Will our civilisation survive the crossing? Part I

For a start to this brand new and hopefully exciting Blog, I’d like to summarise, to the best of my abilities, some of the thoughts about the Types of Civilisations as theorised by two great scientists of our time: Dr Michio Kaku and Astrophysicist Nikolai Kardashev. At different times and places in our modern era, both of them have conjectured about the various stages any intelligent civilisation in our universe would go through in its developmental progress.
Where do we, as a whole planetary civilisation, stand in the scheme of things?

Energy as a parameter for technological advancement.
In his book, Physics of the Impossible, Dr Michio Kaku tells us that “energy is vital to civilisation. In fact, all of human history can be viewed through the lens of energy.”
How so? About six millions years ago we left the apes to do their own things and we went our own separate way. It took us a while to realise what we could do with our own bare hands, we didn’t know then what energy really was. We had our bodies and sort of a thinking mind, that’s pretty much it. Life at that time was… primitive, we would simply say today. Really, it was a simple life made of hunting for food and moving from place to place. It was a short and savage life, with an average expectancy of twenty years.
Think about this: what happens when you use something too much, too often, when you push it to the limit? It wears off quickly, doesn’t it? The energy available to us six millions years ago was about a fifth of a horsepower; in other words “the power of our own muscles” (Kaku).

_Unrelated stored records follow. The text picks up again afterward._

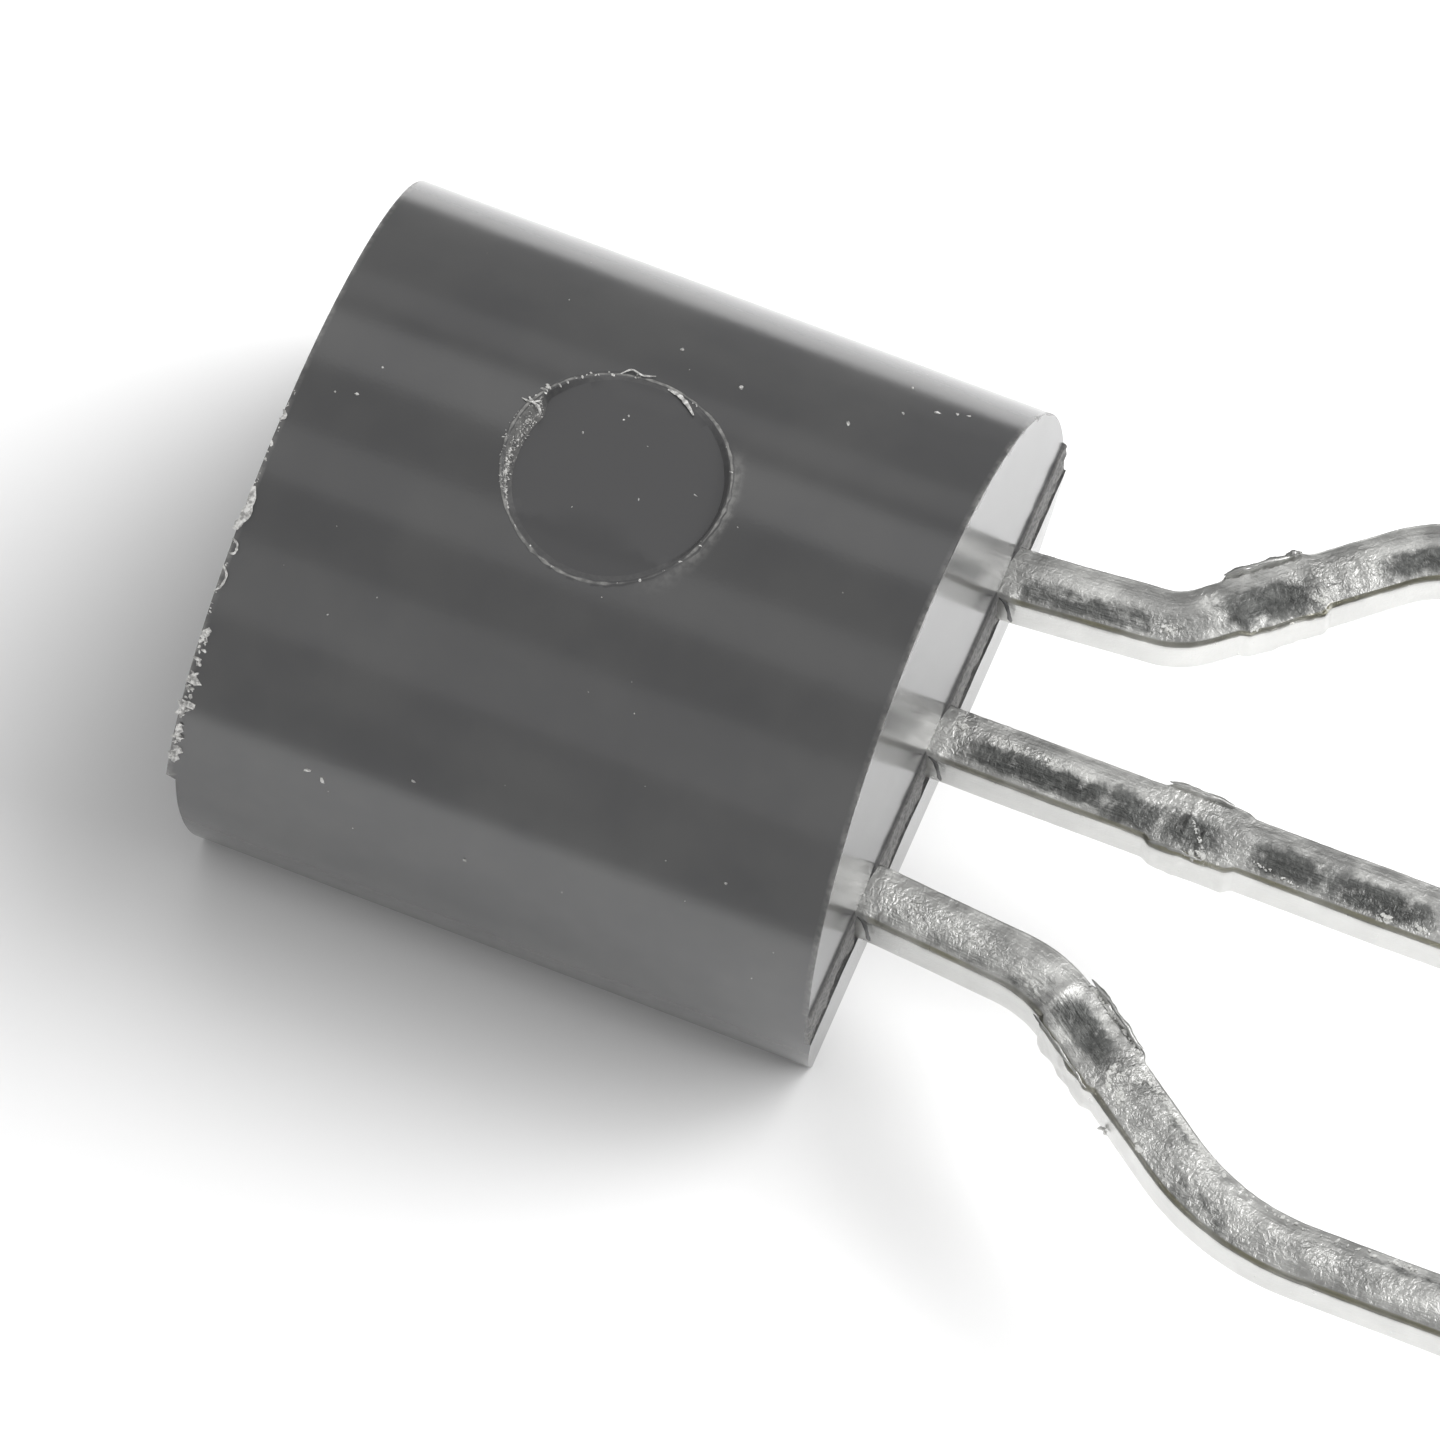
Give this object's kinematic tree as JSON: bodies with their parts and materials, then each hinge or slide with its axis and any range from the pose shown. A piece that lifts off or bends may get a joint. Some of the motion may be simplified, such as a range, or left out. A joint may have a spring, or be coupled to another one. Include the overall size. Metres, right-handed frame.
{
  "type": "shunt regulator",
  "caption": "Three-lead shunt regulator in a D-shaped moulded black epoxy package, with tin-plated leads whose outer pair is formed out to a wider pitch.",
  "frame": {"origin": "middle of the package's flat face, which it lies on", "axes": "+X across the leads from the reference lead to the cathode lead, +Y along the leads from the package to their tips, +Z from the flat face to the round side"},
  "size_m": [0.0056, 0.0186, 0.0034],
  "materials": {
    "epoxy": "satin moulded",
    "tinned_lead": "matte tin plating",
    "silicon": "polished",
    "die_attach": "silver-filled, matte",
    "gold_wire": "drawn"
  },
  "bodies": {
    "root": {"body": "epoxy", "lead_reference": "tinned_lead", "lead_anode": "tinned_lead", "lead_cathode": "tinned_lead", "die": "silicon", "die_attach": "die_attach", "bond_wire_reference": "gold_wire", "bond_wire_anode": "gold_wire", "bond_wire_cathode": "gold_wire"}
  },
  "joints": []
}
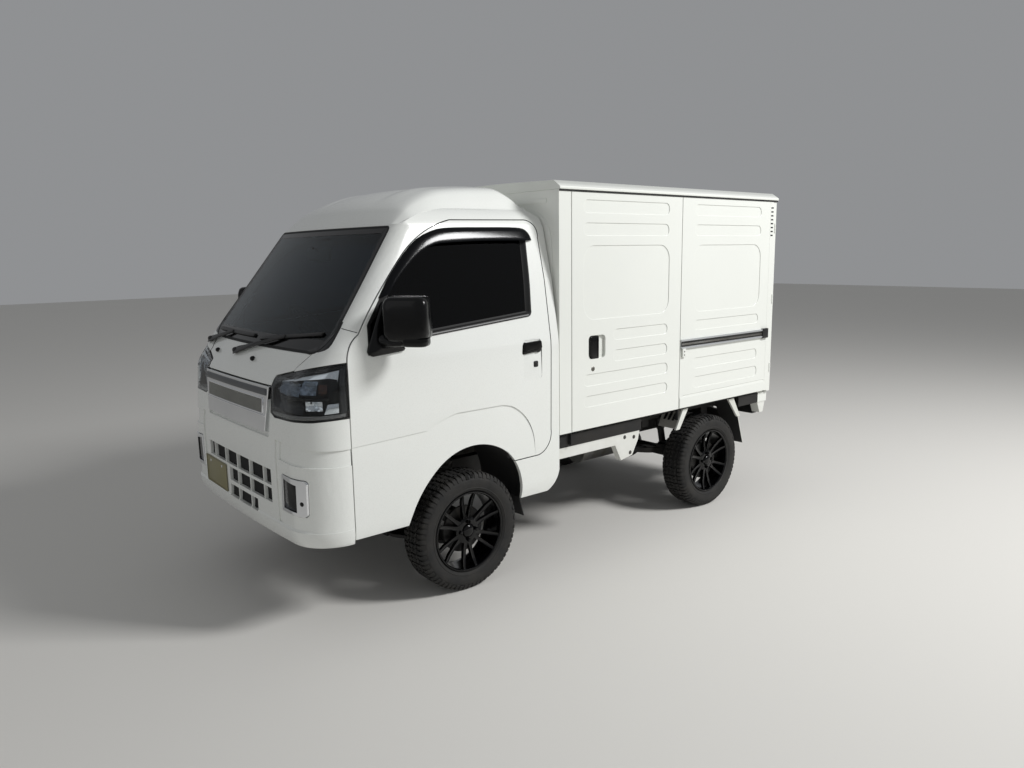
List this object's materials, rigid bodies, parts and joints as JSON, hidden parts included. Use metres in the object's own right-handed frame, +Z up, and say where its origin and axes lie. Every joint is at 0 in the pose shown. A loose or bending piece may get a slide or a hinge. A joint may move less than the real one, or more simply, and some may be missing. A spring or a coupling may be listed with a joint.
{
  "type": "small cab-over delivery truck with a closed box",
  "caption": "Small cab-over truck with a tall cab roof, a pressed-panel cargo box with sliding side doors and rear swing doors, and turning, steering wheels.",
  "frame": {"origin": "middle of the vehicle's footprint, on the ground it stands on", "axes": "+X to the vehicle's left, -Y the way it drives, +Z up"},
  "size_m": [1.8788, 3.395, 1.985],
  "materials": {
    "body_paint": "gloss white",
    "box_paint": "gloss white",
    "glass": "clear, slightly green",
    "lamp_lens": "clear cover over chrome and black",
    "chrome_trim": "bright",
    "black_plastic": "grained black",
    "seat_fabric": "dark grey woven",
    "tyre": "black rubber",
    "black_alloy": "gloss black painted",
    "chassis_black": "satin black",
    "cast_metal": "as cast",
    "bare_steel": "dull",
    "white_steel": "gloss white"
  },
  "bodies": {
    "root": {"cab_shell": "body_paint", "cab_roof": "body_paint", "bumper": "body_paint", "hood_panel": "body_paint", "box_frame": "box_paint", "box_floor": "box_paint", "box_roof": "box_paint", "box_side_panels": "box_paint", "sliding_doors": "box_paint", "cab_glass": "glass", "headlamps": "lamp_lens", "fog_lamps": "lamp_lens", "tail_lamps": "lamp_lens", "grille": "chrome_trim", "dashboard": "black_plastic", "cabin_mirror": "black_plastic", "wipers": "black_plastic", "mudguards": "black_plastic", "arch_liners": "black_plastic", "seats": "seat_fabric", "front_suspension": "chassis_black", "chassis_rails": "chassis_black", "crossmembers": "chassis_black", "frame_brackets": "chassis_black", "rear_axle": "chassis_black", "leaf_springs": "chassis_black", "drive_shaft": "chassis_black", "fuel_tank": "chassis_black", "engine_block": "cast_metal", "exhaust": "bare_steel", "door_rails": "bare_steel", "side_rails": "white_steel"},
    "door_left": {"door_left": "body_paint", "door_glass_left": "glass", "door_fittings_left": "black_plastic"},
    "door_right": {"door_right": "body_paint", "door_glass_right": "glass", "door_fittings_right": "black_plastic"},
    "rear_door_left": {"rear_door_left": "box_paint"},
    "rear_door_right": {"rear_door_right": "box_paint"},
    "steering_wheel": {"steering_wheel": "black_plastic"},
    "knuckle_left": {"knuckle_left": "chassis_black"},
    "knuckle_right": {"knuckle_right": "chassis_black"},
    "wheel_front_left": {"tyre_front_left": "tyre", "rim_front_left": "black_alloy"},
    "wheel_front_right": {"tyre_front_right": "tyre", "rim_front_right": "black_alloy"},
    "wheel_rear_left": {"tyre_rear_left": "tyre", "rim_rear_left": "black_alloy"},
    "wheel_rear_right": {"tyre_rear_right": "tyre", "rim_rear_right": "black_alloy"}
  },
  "joints": [
    {"name": "door_left_hinge", "type": "hinge", "parent": "root", "child": "door_left", "pos_m": [0.741, -1.4735, 0.9], "axis": [0, 0, -1], "range_deg": [0, 66]},
    {"name": "door_right_hinge", "type": "hinge", "parent": "root", "child": "door_right", "pos_m": [-0.741, -1.4735, 0.9], "axis": [0, 0, 1], "range_deg": [0, 66]},
    {"name": "rear_door_left_hinge", "type": "hinge", "parent": "root", "child": "rear_door_left", "pos_m": [0.727, 1.6995, 1.3], "axis": [0, 0, -1], "range_deg": [0, 180]},
    {"name": "rear_door_right_hinge", "type": "hinge", "parent": "root", "child": "rear_door_right", "pos_m": [-0.727, 1.6995, 1.3], "axis": [0, 0, 1], "range_deg": [0, 180]},
    {"name": "steer_left", "type": "hinge", "parent": "root", "child": "knuckle_left", "pos_m": [0.628, -0.8505, 0.212], "axis": [-0.2348, 0, 0.9721], "range_deg": [-35, 35]},
    {"name": "steer_right", "type": "hinge", "parent": "root", "child": "knuckle_right", "pos_m": [-0.628, -0.8505, 0.212], "axis": [0.2348, 0, 0.9721], "range_deg": [-35, 35]},
    {"name": "steering_wheel_turn", "type": "hinge", "parent": "root", "child": "steering_wheel", "pos_m": [-0.35, -1.0875, 1.21], "axis": [0, 0.788, 0.6157], "range_deg": [-532, 532]},
    {"name": "spin_front_left", "type": "hinge", "parent": "knuckle_left", "child": "wheel_front_left", "pos_m": [0.6425, -0.8505, 0.291], "axis": [1, 0, 0], "continuous": true},
    {"name": "spin_front_right", "type": "hinge", "parent": "knuckle_right", "child": "wheel_front_right", "pos_m": [-0.6425, -0.8505, 0.291], "axis": [1, 0, 0], "continuous": true},
    {"name": "spin_rear_left", "type": "hinge", "parent": "root", "child": "wheel_rear_left", "pos_m": [0.6425, 1.0495, 0.291], "axis": [1, 0, 0], "continuous": true},
    {"name": "spin_rear_right", "type": "hinge", "parent": "root", "child": "wheel_rear_right", "pos_m": [-0.6425, 1.0495, 0.291], "axis": [1, 0, 0], "continuous": true}
  ],
  "couplings": [
    {"joint": "steer_right", "follows": "steer_left", "ratio": 1},
    {"joint": "steering_wheel_turn", "follows": "steer_left", "ratio": 15}
  ]
}
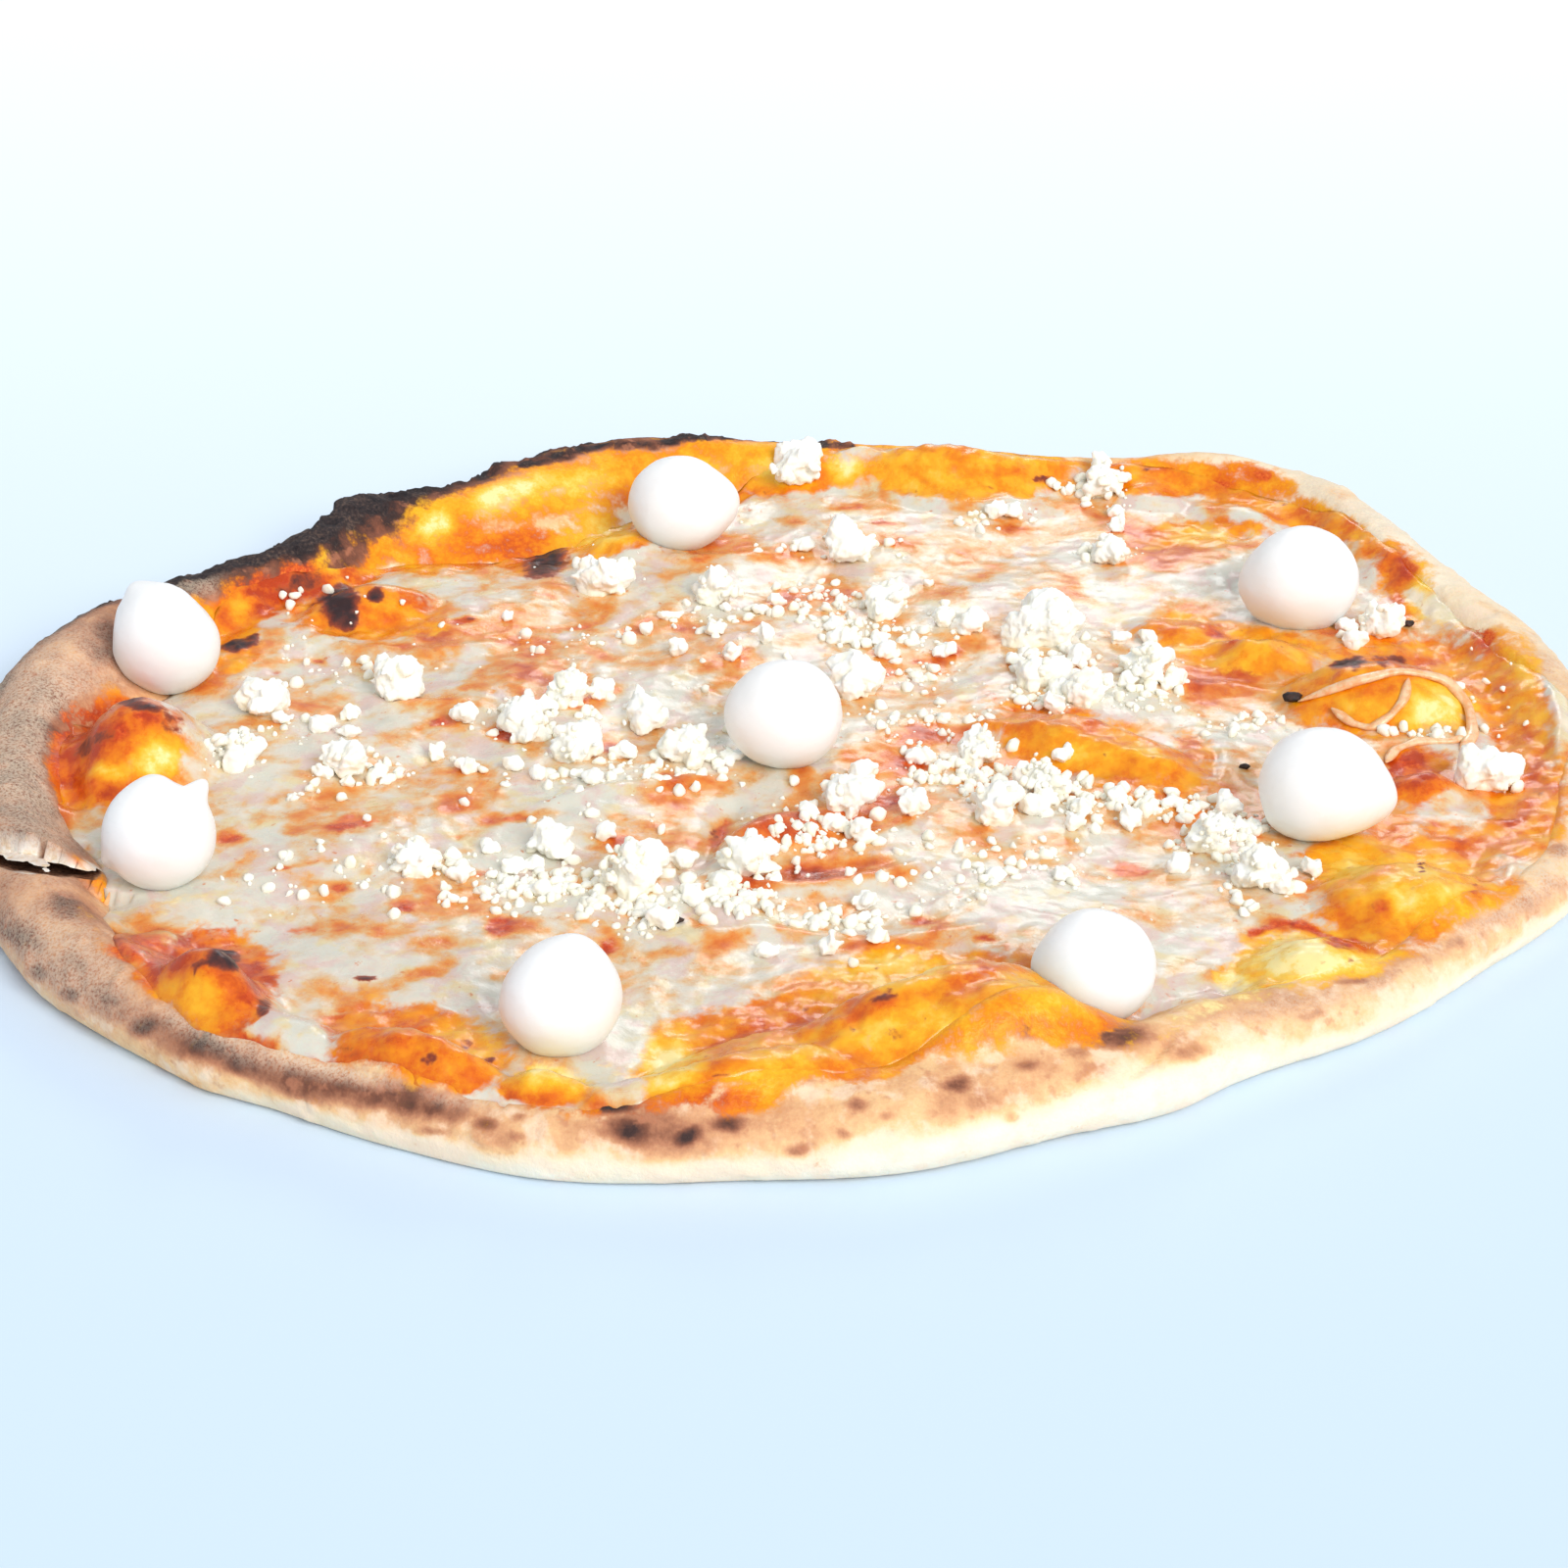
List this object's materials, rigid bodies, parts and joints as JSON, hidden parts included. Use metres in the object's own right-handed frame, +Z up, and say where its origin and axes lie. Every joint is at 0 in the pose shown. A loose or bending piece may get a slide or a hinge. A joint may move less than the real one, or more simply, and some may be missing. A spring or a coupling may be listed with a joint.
{
  "type": "four cheese pizza",
  "caption": "Whole uncut pizza with a puffed, blistered and partly charred rim, melted cheese, fresh mozzarella balls and crumbled white cheese.",
  "frame": {"origin": "on the flat underside, below the middle of the whole part's box", "axes": "+Z up out of the topping, +X to the right of the pictured view, +Y away from the viewer"},
  "size_m": [0.3207, 0.2907, 0.0289],
  "materials": {
    "baked_dough": "matt baked crust, floury, with brown and charred spots",
    "melted_cheese": "oily melted cheese over tomato, white to orange",
    "fresh_mozzarella": "moist satin white",
    "crumbled_cheese": "matt crumbly off-white"
  },
  "bodies": {
    "root": {"dough_base": "baked_dough", "melted_cheese": "melted_cheese", "mozzarella_ball_1": "fresh_mozzarella", "mozzarella_ball_2": "fresh_mozzarella", "mozzarella_ball_3": "fresh_mozzarella", "mozzarella_ball_4": "fresh_mozzarella", "mozzarella_ball_5": "fresh_mozzarella", "mozzarella_ball_6": "fresh_mozzarella", "mozzarella_ball_7": "fresh_mozzarella", "mozzarella_ball_8": "fresh_mozzarella", "cheese_lump_1": "crumbled_cheese", "cheese_lump_2": "crumbled_cheese", "cheese_lump_3": "crumbled_cheese", "cheese_lump_4": "crumbled_cheese", "cheese_lump_5": "crumbled_cheese", "cheese_lump_6": "crumbled_cheese", "cheese_lump_7": "crumbled_cheese", "cheese_lump_8": "crumbled_cheese", "cheese_lump_9": "crumbled_cheese", "cheese_lump_10": "crumbled_cheese", "cheese_lump_11": "crumbled_cheese", "cheese_lump_12": "crumbled_cheese", "cheese_lump_13": "crumbled_cheese", "cheese_lump_14": "crumbled_cheese", "cheese_lump_15": "crumbled_cheese", "cheese_lump_16": "crumbled_cheese", "cheese_lump_17": "crumbled_cheese", "cheese_lump_18": "crumbled_cheese", "cheese_lump_19": "crumbled_cheese", "cheese_lump_20": "crumbled_cheese", "cheese_lump_21": "crumbled_cheese", "cheese_lump_22": "crumbled_cheese", "cheese_lump_23": "crumbled_cheese", "cheese_lump_24": "crumbled_cheese", "cheese_lump_25": "crumbled_cheese", "cheese_lump_26": "crumbled_cheese", "cheese_lump_27": "crumbled_cheese", "cheese_lump_28": "crumbled_cheese", "cheese_lump_29": "crumbled_cheese", "cheese_lump_30": "crumbled_cheese", "cheese_lump_31": "crumbled_cheese", "cheese_lump_32": "crumbled_cheese", "cheese_lump_33": "crumbled_cheese"}
  },
  "joints": []
}
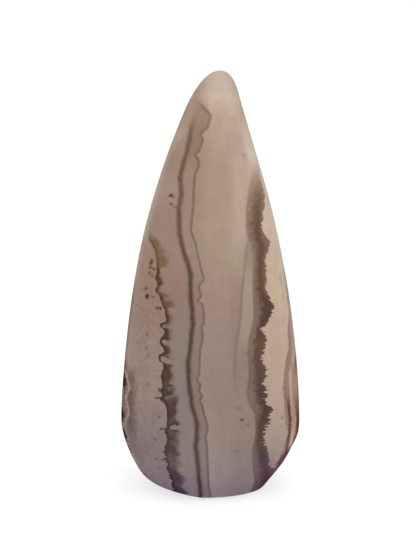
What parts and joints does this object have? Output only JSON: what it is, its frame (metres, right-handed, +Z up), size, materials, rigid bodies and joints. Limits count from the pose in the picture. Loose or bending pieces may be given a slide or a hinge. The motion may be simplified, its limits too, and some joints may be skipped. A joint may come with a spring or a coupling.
{
  "type": "polished crazy lace agate freeform",
  "caption": "Polished upright stone of banded crazy lace agate, a tapering flame-shaped freeform with a blunt tip and a flat ground base to stand on.",
  "frame": {"origin": "on the flat ground base, close to its middle, on the surface that the stone stands on", "axes": "+Z up through the stone towards its tip, -Y out of its broad front face, +X to the right as that face is seen"},
  "size_m": [0.0515, 0.0371, 0.12],
  "materials": {
    "banded_agate": "satin"
  },
  "bodies": {
    "root": {"agate_stone": "banded_agate"}
  },
  "joints": []
}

At some point we made our first crossing. Remember the ape in 2001: A Space Odyssey? She took up a bone and started to hammer the ground. With that bone she realised she could have power over the others with less screaming and jumping; in other words, a single bone increased her energy to do certain things. Now, jump to that day when a clever boy discovered (or invented?) the wheel and then his father put together the very first cart in human history. Suddenly that one-fifth of horsepower doubled – less wear of our muscles and more energy to do things. That’s what we call technological advancement, isn’t it?
Let’s time-jump again: ten thousand years ago we started farming and domesticating animals. We noted that the horse was especially kind and useful. And gradually we raised our energy output to one or two horsepower. “This set into motion the first great revolution in human history. With the horse or ox, one man had enough energy to plough an entire field by himself, travel tens of miles in a day, or move hundreds of pounds of rock or grain from one place to another. For the first time in human history, families had a surplus of energy, and the result was the founding of our first cities. Excess energy meant that society could afford to support a class of artisans, architects, builders, and scribes, and thus ancient civilisation could flourish. Soon great pyramids and empires rose from the jungles and desert. Average life expectancy reached about thirty years” (Kaku).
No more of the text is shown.